Dessarte, ao tratarmos sobre reconhecimento pessoal, é sabido que existem formalidades a serem seguidas para que tal prova possa ser considerada válida, conforme o art. 226 do Código de Processo Penal [1], sendo
apresentado à vítima apenas a fotografia do demandante, ocasião em que ela
o reconheceu como o autor do crime. Sobre o tema, a Terceira Seção do
Superior Tribunal de Justiça firmou entendimento de que o procedimento
previsto no art. 226, do CPP, constitui garantia mínima de quem se vê na
condição de suspeito, razão pela qual devem ser observadas as formalidades
previstas no referido artigo. Ou seja, deveriam ter sido apresentadas, pelo menos, outras três fotografias de indivíduos parecidos com as características descritas anteriormente pela vítima, o que não ocorreu. Além disso, não houve outros meios de prova que corroborassem com a denúncia feita, culminando na absolvição do acusado pelo Juiz Convocado Eduardo de Castro Neto.

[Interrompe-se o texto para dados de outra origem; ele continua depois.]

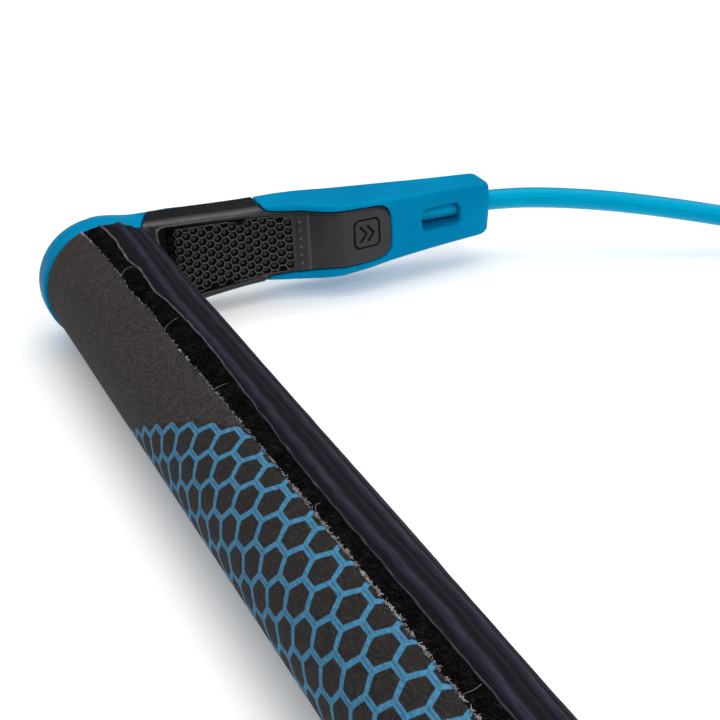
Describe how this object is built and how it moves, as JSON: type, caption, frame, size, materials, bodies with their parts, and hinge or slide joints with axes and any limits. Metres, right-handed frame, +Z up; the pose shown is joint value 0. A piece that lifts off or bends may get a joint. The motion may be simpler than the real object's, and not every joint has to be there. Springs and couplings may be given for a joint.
{
  "type": "tow rope handle",
  "caption": "Wrapped padded bar with a moulded elbow and arm at each end, a line through both, and a coiled bridle that ends in a tow loop.",
  "frame": {"origin": "centre of the footprint of the bar and arms, on the surface that the handle lies on", "axes": "+X along the bar, +Y from the bar towards the ends of the arms and the boat, +Z up, out of the surface"},
  "size_m": [0.381, 0.2408, 0.0332],
  "materials": {
    "tube_aluminium": "satin drawn tube",
    "grip_foam": "closed-cell EVA foam, dark grey",
    "navy_fabric": "dark navy knit, folded along the bar",
    "grey_binding": "light grey folded edge tape",
    "black_pile": "hook-and-loop pile, black and hairy",
    "printed_suede": "brushed dark suede-like wrap with a blue hexagon print",
    "nylon_insert": "glass-filled nylon, moulded",
    "rivet_aluminium": "plain rivet",
    "blue_moulding": "soft moulded elbow and arm, satin blue",
    "black_moulding": "soft black overmould, satin, with a honeycomb finger recess",
    "coated_line": "smooth polyurethane coating over a braided core, light blue",
    "yoke_rubber": "moulded black yoke",
    "sleeve_webbing": "woven chafe sleeve, black",
    "tie_webbing": "hook-and-loop tie, black"
  },
  "bodies": {
    "root": {"bridle_coil_left": "coated_line", "bridle_coil_right": "coated_line", "bridle_lead_left": "coated_line", "bridle_lead_right": "coated_line", "bridle_tail_left": "coated_line", "bridle_tail_right": "coated_line", "bridle_yoke": "yoke_rubber", "coil_tie_left": "tie_webbing", "coil_tie_right": "tie_webbing", "core_tube": "tube_aluminium", "elbow_arm_left": "blue_moulding", "elbow_arm_right": "blue_moulding", "elbow_insert_left": "nylon_insert", "elbow_insert_right": "nylon_insert", "fabric_fold": "navy_fabric", "fabric_underlay": "navy_fabric", "finger_guard_left": "black_moulding", "finger_guard_right": "black_moulding", "fold_binding": "grey_binding", "grip_sleeve": "grip_foam", "grip_wrap": "printed_suede", "inner_line": "coated_line", "insert_rivets_left": "rivet_aluminium", "insert_rivets_right": "rivet_aluminium", "loop_sleeve": "sleeve_webbing", "pile_strip": "black_pile", "tow_loop": "coated_line"}
  },
  "joints": []
}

Sobre um tema bastante importante, temos também a decisão do Desembargador Benedito Helder, o qual reconheceu, via julgamento do processo 0635653-69.2023.8.06.0000, a necessidade de absolvição do acusado tendo em vista os claros indícios de tortura vivenciada pelo réu. Tais indícios foram primordiais para demonstrar a mácula da prova oral do réu, pois ele certamente a fez mediante tortura e medo do policial que o conduziu. Neste caso, fundamentou no art. 612, I, do CPP para reconhecer a absolvição do acusado, estando a sentença divergente das provas presentes nos autos.

Por fim, temos o Desembargador Mario Parente, o qual também sobre a temática. No processo de n° 0634468-93.2023.8.06.0000, decidiu pela absolvição do réu diante da incoerência das provas testemunhais quanto ao reconhecimento da legalidade ou não da invasão domiciliar e que, por haver muitas divergências, entendeu pela ilegalidade da prova.

Dessa forma, restou demonstrado a gama de oportunidades de atuação dentro da Revisão Criminal, bem como as perguntas chaves para você fazer ao seu cliente.